PROBLEM TO WORK ON:
The entries that follow should be written out exactly.

[CAD and scene scripts]
══════════

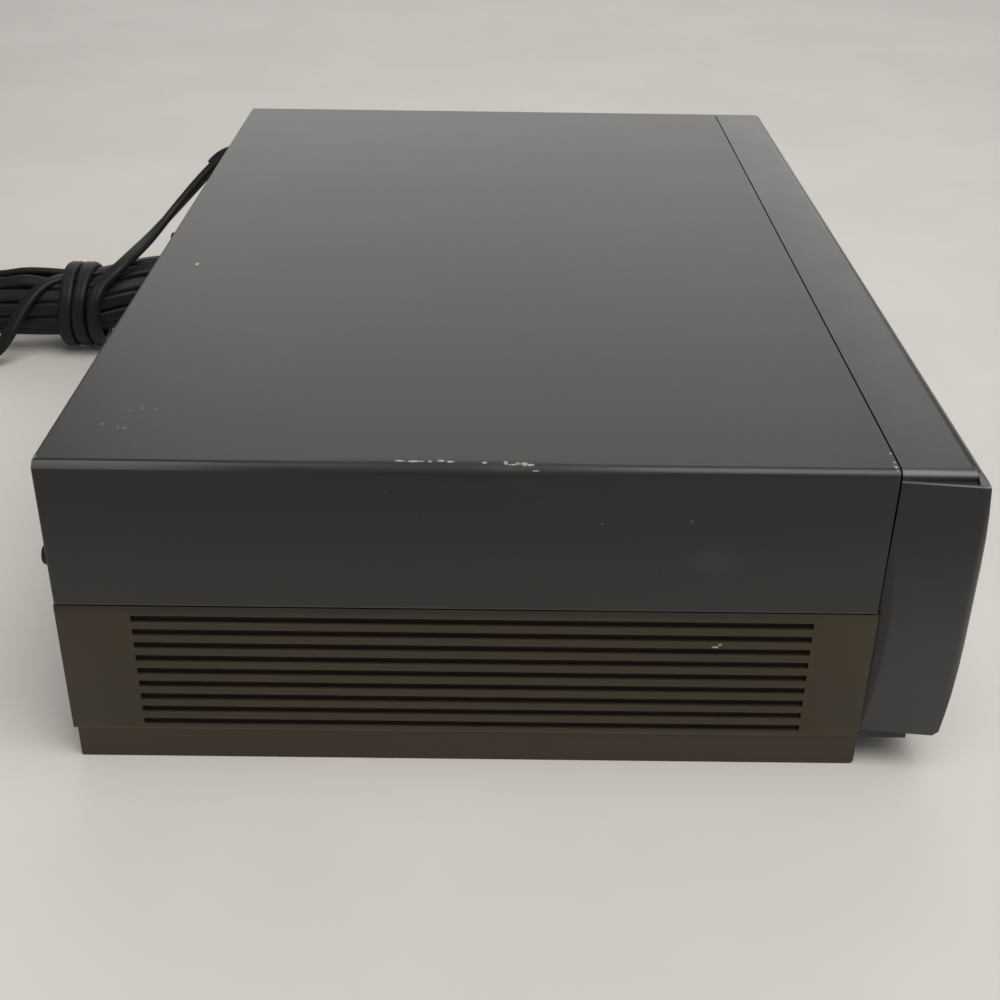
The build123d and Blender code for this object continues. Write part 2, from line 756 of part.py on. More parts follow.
# from the centre of the tape mechanism, y, radius, height
tape_capacitors = [
    (-74.0, -76.0, 4.0, 9.0),
    (-90.0, 30.0, 4.0, 9.0),
]
can_round = 1.0
capacitors = [(side - inset, *sizes) for inset, *sizes in power_capacitors]
capacitors += [(mech_x + x, *sizes) for x, *sizes in tape_capacitors]
with BuildPart() as board_capacitors:
    for x, y, radius, height in capacitors:
        post(x, y, board_top, board_top + height, radius)
    rims = board_capacitors.edges().filter_by(GeomType.CIRCLE).filter_by(
        lambda e: e.center().Z > board_top + 1
    )
    fillet(rims, can_round)
board_capacitors.part.label = "board_capacitors"
export_step(board_capacitors.part, "parts/board_capacitors.step")

transformer_x = side - 54.0
transformer_y = y_rear - 35.9
core_width = 48.0
core_depth = 19.0
core_height = 40.0
winding_depth = 33.0
winding_width = 30.0
winding_height = 25.0
winding_step = 4.0
winding_rise = 6.0
core_foot = 10.0
core_foot_gauge = 2.0
core_chamfer = 0.5
with BuildPart() as transformer:
    with Locations((transformer_x, transformer_y, board_top + core_height / 2)):
        Box(core_width, core_depth, core_height)
        Box(winding_width, winding_depth, winding_height)
        Box(winding_width - winding_step, winding_depth - winding_step, winding_height + winding_rise)
    with Locations((transformer_x, transformer_y, board_top + core_foot_gauge / 2)):
        Box(core_width + 2 * core_foot, core_depth, core_foot_gauge)
    chamfer(transformer.edges().filter_by(Axis.Z), core_chamfer)
transformer.part.label = "transformer"
export_step(transformer.part, "parts/transformer.step")

sink_x = side - 52.0
sink_y = y_rear - 83.9
sink_length = 60.0
sink_height = 34.0
sink_gauge = 3.0
fin_count = 9
fin_gauge = 1.6
fin_depth = 18.0
with BuildPart() as heat_sink:
    with Locations((sink_x, sink_y, board_top + sink_height / 2)):
        Box(sink_length, sink_gauge, sink_height)
        with GridLocations(sink_length / fin_count, 0, fin_count, 1):
            Box(fin_gauge, fin_depth, sink_height)
heat_sink.part.label = "heat_sink"
export_step(heat_sink.part, "parts/heat_sink.step")

fuse_x = side - 20.0
fuse_y = y_rear - 59.9
fuse_length = 20.0
fuse_radius = 2.6
fuse_axis = 6.0
clip_width = 7.0
clip_depth = 4.0
clip_inset = 3.0
with BuildPart() as fuse:
    for s in (-1, 1):
        with Locations((fuse_x, fuse_y + s * (fuse_length / 2 - clip_inset), board_top + clip_width / 2)):
            Box(clip_width, clip_depth, clip_width)
    bar(
        fuse_x, board_top + fuse_axis,
        fuse_y - fuse_length / 2, fuse_y + fuse_length / 2, fuse_radius,
    )
fuse.part.label = "fuse"
export_step(fuse.part, "parts/fuse.step")

ribbon_width = 26.0
ribbon_gauge = 0.8
ribbon_x = window_x + 1.0
ribbon_z = 36.0
ribbon_bend = 6.0
plug_depth = 4.0  # ribbon connectors
plug_side = 6.0
ribbon_drop = board_front + 16.0  # where it turns down to the main board
with BuildPart() as ribbon_cable:
    with Locations((ribbon_x, board_face + board_gauge + plug_depth / 2, ribbon_z)):
        Box(ribbon_width, plug_depth, plug_side)
    with BuildSketch(Plane.YZ.offset(ribbon_x - ribbon_width / 2 + 1)):
        with BuildLine():
            run = FilletPolyline(
                (board_face + board_gauge + plug_depth, ribbon_z),
                (ribbon_drop, ribbon_z),
                (ribbon_drop, board_top + plug_side),
                radius=ribbon_bend,
            )
            offset(run, ribbon_gauge, side=Side.LEFT, closed=True)
        make_face()
    extrude(amount=ribbon_width - 2)
    with Locations((ribbon_x, ribbon_drop, board_top + plug_side / 2)):
        Box(ribbon_width, plug_side, plug_side)
ribbon_cable.part.label = "ribbon_cable"
export_step(ribbon_cable.part, "parts/ribbon_cable.step")

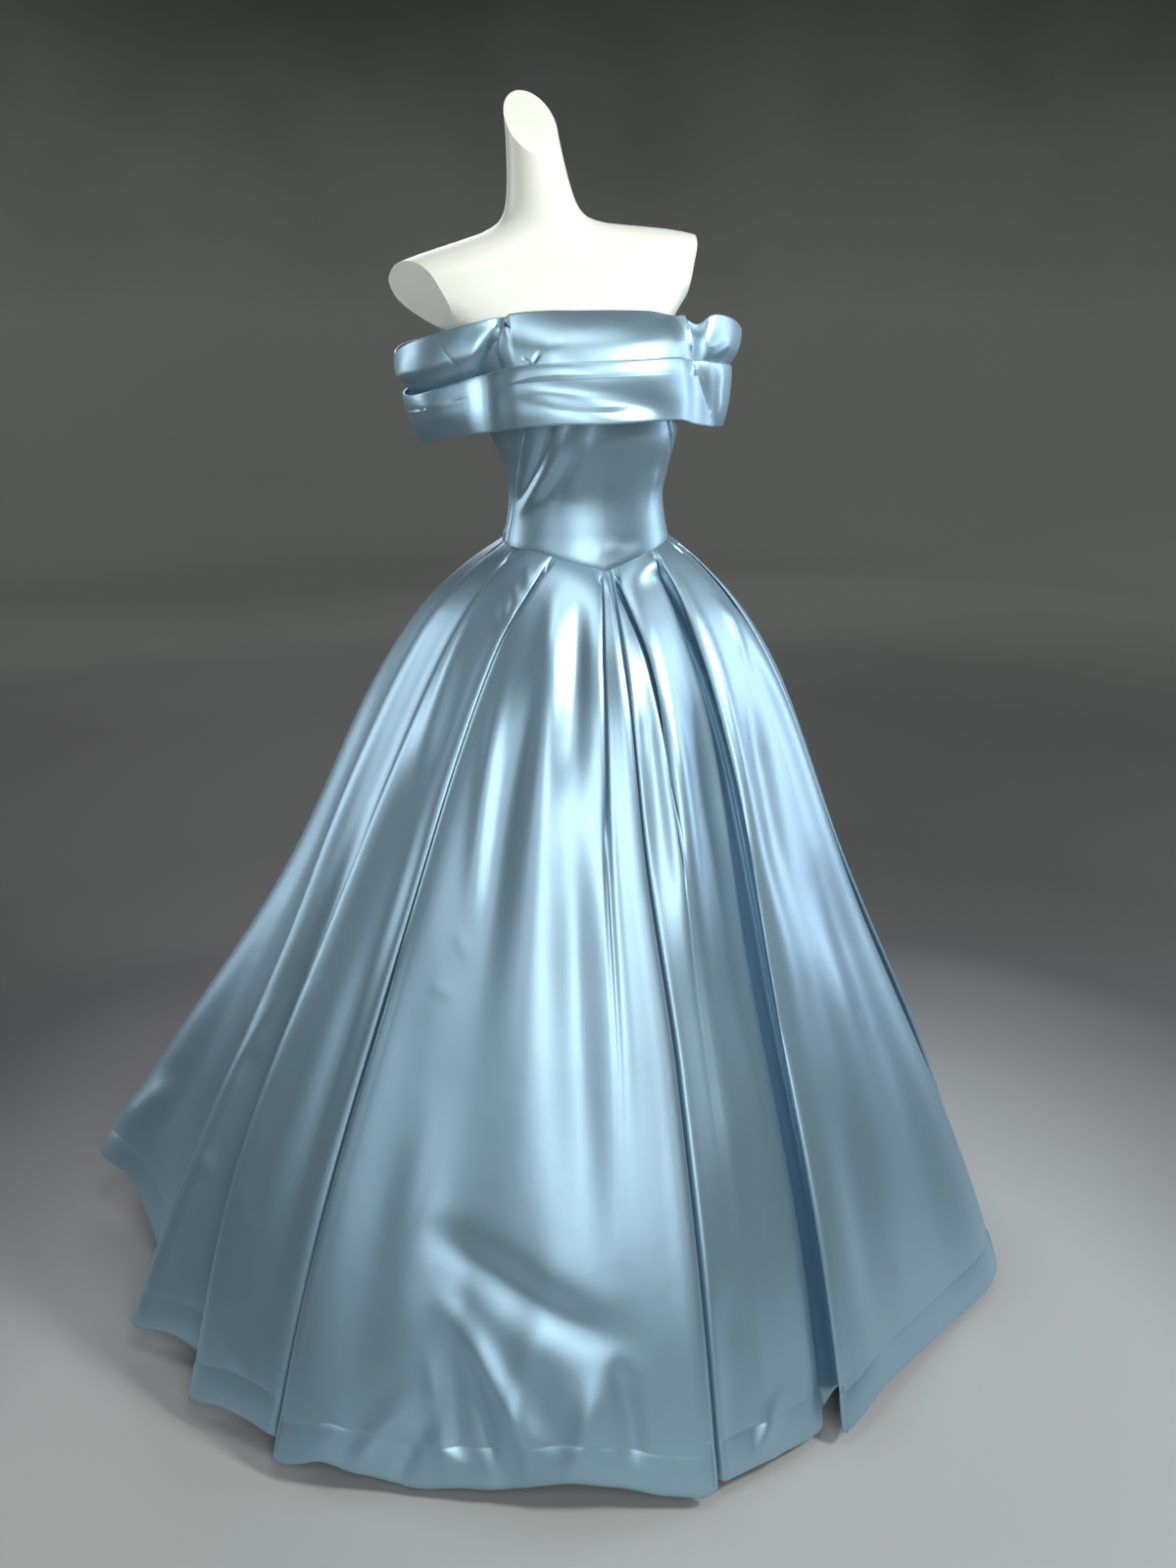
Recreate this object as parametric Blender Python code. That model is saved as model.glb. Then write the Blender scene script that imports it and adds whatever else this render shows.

══════════

TASK OUTPUT:
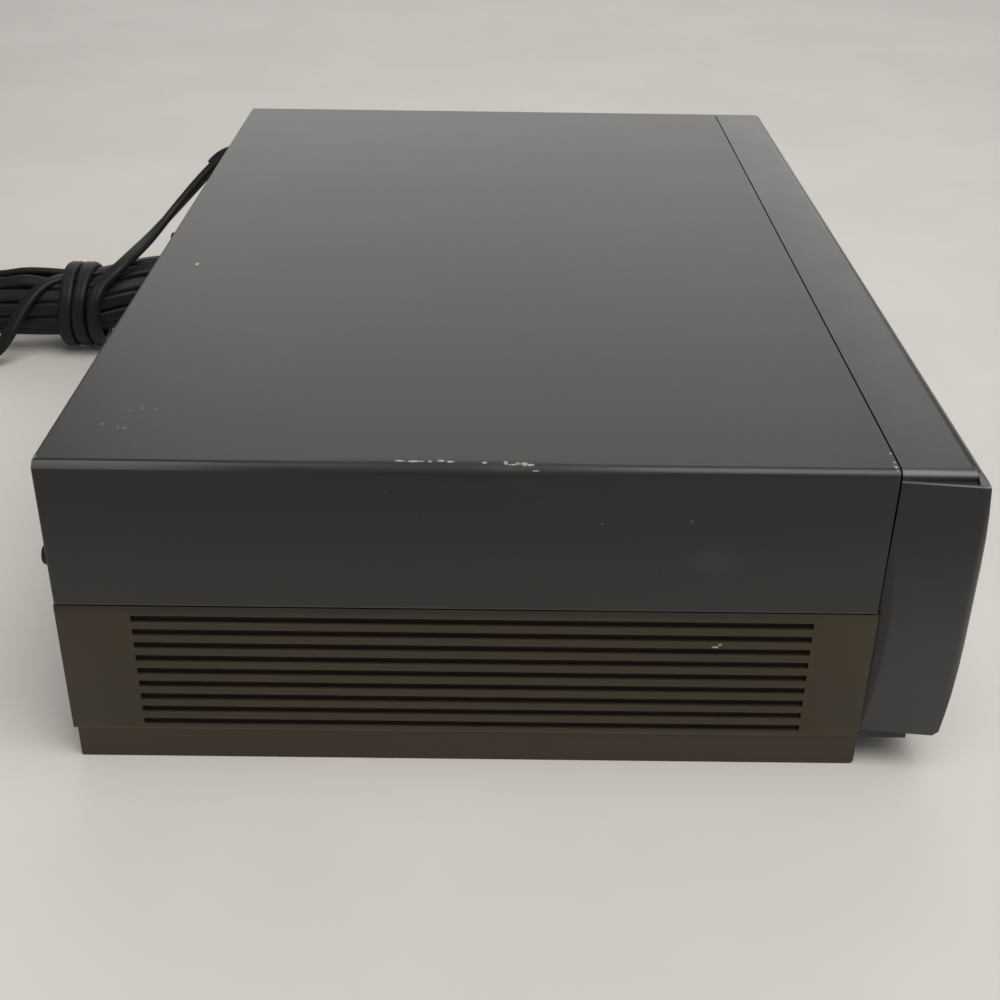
The build123d and Blender code for this object continues. Write part 2, from line 756 of part.py on. More parts follow.
# from the centre of the tape mechanism, y, radius, height
tape_capacitors = [
    (-74.0, -76.0, 4.0, 9.0),
    (-90.0, 30.0, 4.0, 9.0),
]
can_round = 1.0
capacitors = [(side - inset, *sizes) for inset, *sizes in power_capacitors]
capacitors += [(mech_x + x, *sizes) for x, *sizes in tape_capacitors]
with BuildPart() as board_capacitors:
    for x, y, radius, height in capacitors:
        post(x, y, board_top, board_top + height, radius)
    rims = board_capacitors.edges().filter_by(GeomType.CIRCLE).filter_by(
        lambda e: e.center().Z > board_top + 1
    )
    fillet(rims, can_round)
board_capacitors.part.label = "board_capacitors"
export_step(board_capacitors.part, "parts/board_capacitors.step")

transformer_x = side - 54.0
transformer_y = y_rear - 35.9
core_width = 48.0
core_depth = 19.0
core_height = 40.0
winding_depth = 33.0
winding_width = 30.0
winding_height = 25.0
winding_step = 4.0
winding_rise = 6.0
core_foot = 10.0
core_foot_gauge = 2.0
core_chamfer = 0.5
with BuildPart() as transformer:
    with Locations((transformer_x, transformer_y, board_top + core_height / 2)):
        Box(core_width, core_depth, core_height)
        Box(winding_width, winding_depth, winding_height)
        Box(winding_width - winding_step, winding_depth - winding_step, winding_height + winding_rise)
    with Locations((transformer_x, transformer_y, board_top + core_foot_gauge / 2)):
        Box(core_width + 2 * core_foot, core_depth, core_foot_gauge)
    chamfer(transformer.edges().filter_by(Axis.Z), core_chamfer)
transformer.part.label = "transformer"
export_step(transformer.part, "parts/transformer.step")

sink_x = side - 52.0
sink_y = y_rear - 83.9
sink_length = 60.0
sink_height = 34.0
sink_gauge = 3.0
fin_count = 9
fin_gauge = 1.6
fin_depth = 18.0
with BuildPart() as heat_sink:
    with Locations((sink_x, sink_y, board_top + sink_height / 2)):
        Box(sink_length, sink_gauge, sink_height)
        with GridLocations(sink_length / fin_count, 0, fin_count, 1):
            Box(fin_gauge, fin_depth, sink_height)
heat_sink.part.label = "heat_sink"
export_step(heat_sink.part, "parts/heat_sink.step")

fuse_x = side - 20.0
fuse_y = y_rear - 59.9
fuse_length = 20.0
fuse_radius = 2.6
fuse_axis = 6.0
clip_width = 7.0
clip_depth = 4.0
clip_inset = 3.0
with BuildPart() as fuse:
    for s in (-1, 1):
        with Locations((fuse_x, fuse_y + s * (fuse_length / 2 - clip_inset), board_top + clip_width / 2)):
            Box(clip_width, clip_depth, clip_width)
    bar(
        fuse_x, board_top + fuse_axis,
        fuse_y - fuse_length / 2, fuse_y + fuse_length / 2, fuse_radius,
    )
fuse.part.label = "fuse"
export_step(fuse.part, "parts/fuse.step")

ribbon_width = 26.0
ribbon_gauge = 0.8
ribbon_x = window_x + 1.0
ribbon_z = 36.0
ribbon_bend = 6.0
plug_depth = 4.0  # ribbon connectors
plug_side = 6.0
ribbon_drop = board_front + 16.0  # where it turns down to the main board
with BuildPart() as ribbon_cable:
    with Locations((ribbon_x, board_face + board_gauge + plug_depth / 2, ribbon_z)):
        Box(ribbon_width, plug_depth, plug_side)
    with BuildSketch(Plane.YZ.offset(ribbon_x - ribbon_width / 2 + 1)):
        with BuildLine():
            run = FilletPolyline(
                (board_face + board_gauge + plug_depth, ribbon_z),
                (ribbon_drop, ribbon_z),
                (ribbon_drop, board_top + plug_side),
                radius=ribbon_bend,
            )
            offset(run, ribbon_gauge, side=Side.LEFT, closed=True)
        make_face()
    extrude(amount=ribbon_width - 2)
    with Locations((ribbon_x, ribbon_drop, board_top + plug_side / 2)):
        Box(ribbon_width, plug_side, plug_side)
ribbon_cable.part.label = "ribbon_cable"
export_step(ribbon_cable.part, "parts/ribbon_cable.step")

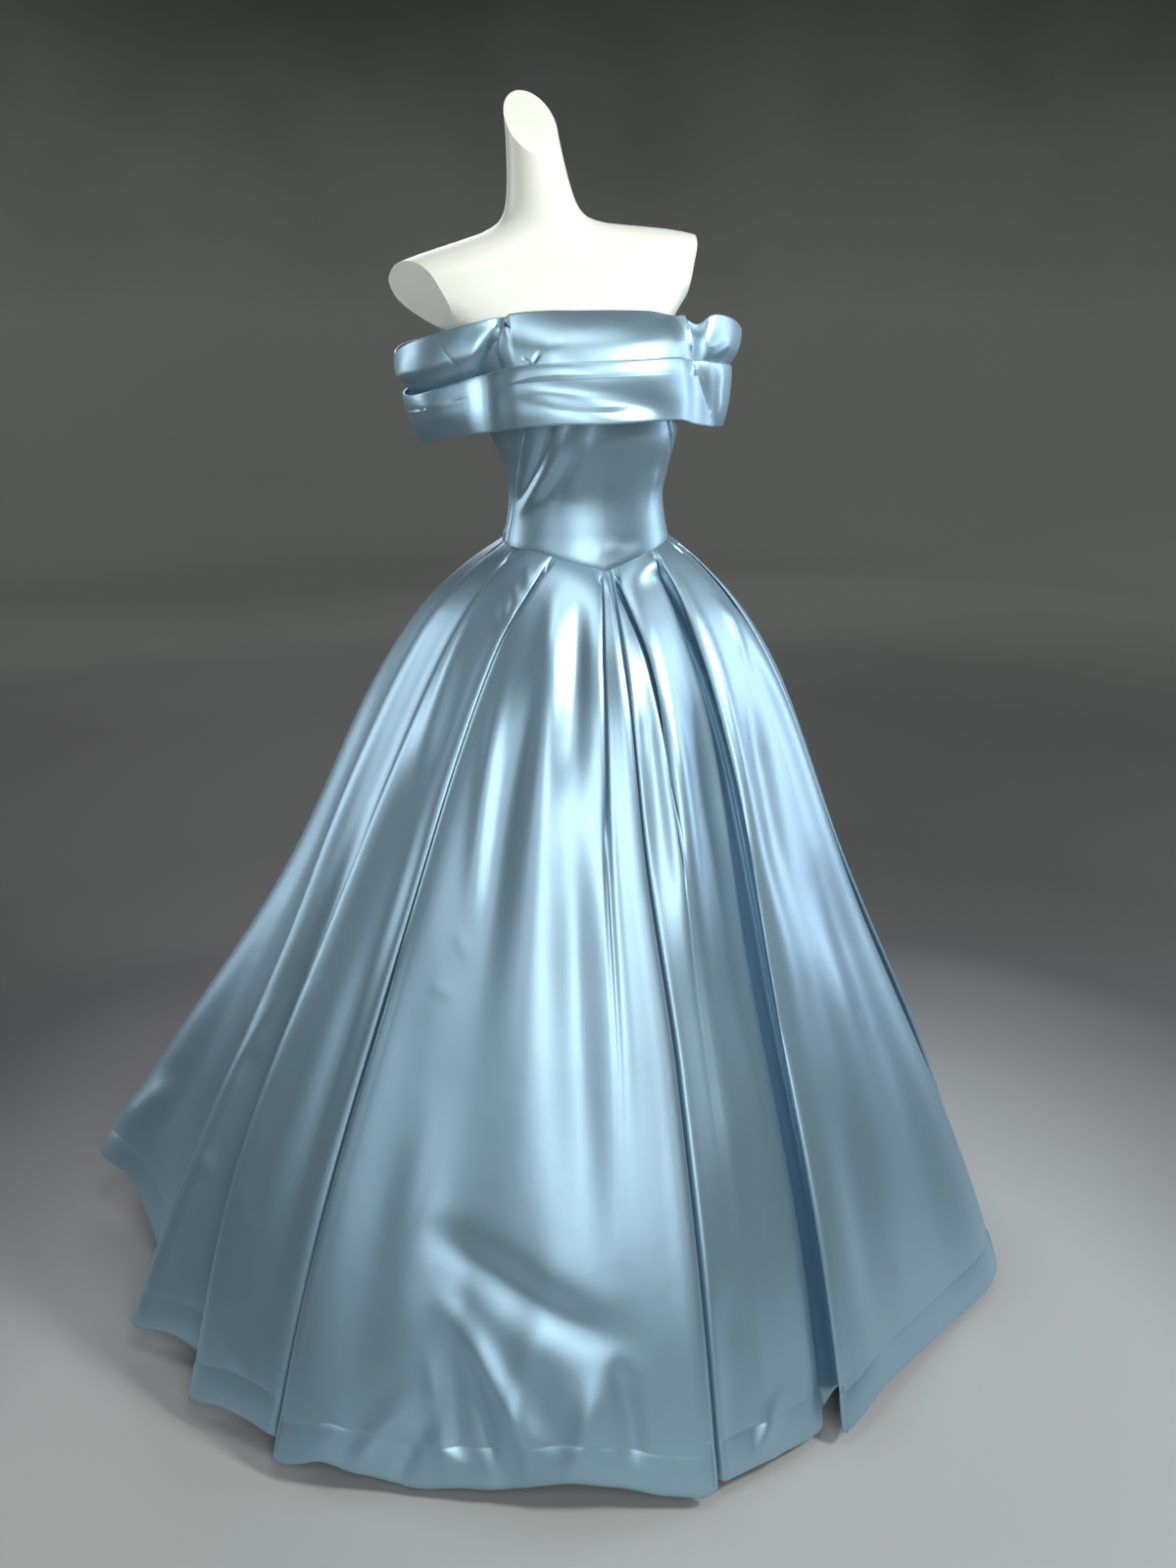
Recreate this object as parametric Blender Python code. That model is saved as model.glb. Then write the Blender scene script that imports it and adds whatever else this render shows.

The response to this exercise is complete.